Long story: There is a fundamental difference on how you look at hardware performance monitoring: from the events point-of-view and from the counters point-of-view. While perf_event has chosen the events view, LIKWID uses the counters view. For LIKWID, there cannot be more events running than there are physical registers (counters). Historically, LIKWID was developed somehow side-by-side with perf_event (both were released around 2009). So when the development of LIKWID started, there was no easy way to get hardware performance counters (there were kernel patches for predecessors of perf_event). And the kernel provided everything required to do that on your own (msr driver). In the end: we have full control, know what was programmed and do not get interfered by other tools (perf often does not use the designated counter for measuring cycles but a general-purpose counter on Intel architectures).

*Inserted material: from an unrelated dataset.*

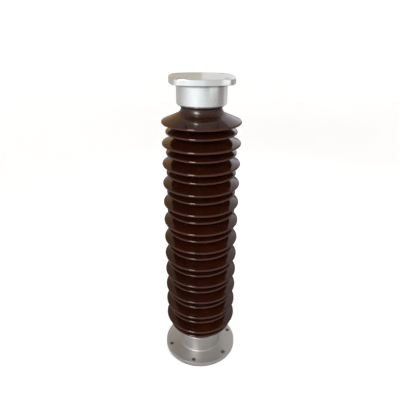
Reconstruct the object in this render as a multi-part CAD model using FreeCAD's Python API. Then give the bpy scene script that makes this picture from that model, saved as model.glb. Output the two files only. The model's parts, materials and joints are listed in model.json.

The things changed with the addition of ARM and POWER architectures. While I had a working user-space interface for POWER (only for little-endian configurations) and ARM7 (at that time), the main issue was that the access to hardware performance counters in user-space required the loading of a kernel module. From my experience and I fully support that, custom kernel modules are not or only rarely loaded on professionally managed systems. So in order to support POWER and ARM, I added perf_event with the full knowledge that it will cause questions in the future. There are other problems like accessdaemon/direct mode counts anything running on a hardware thread while perf_event can limit it to the process (and its children).

I totally understand that there are features in the perf_event world that are helpful. Multiplexing is not one of them.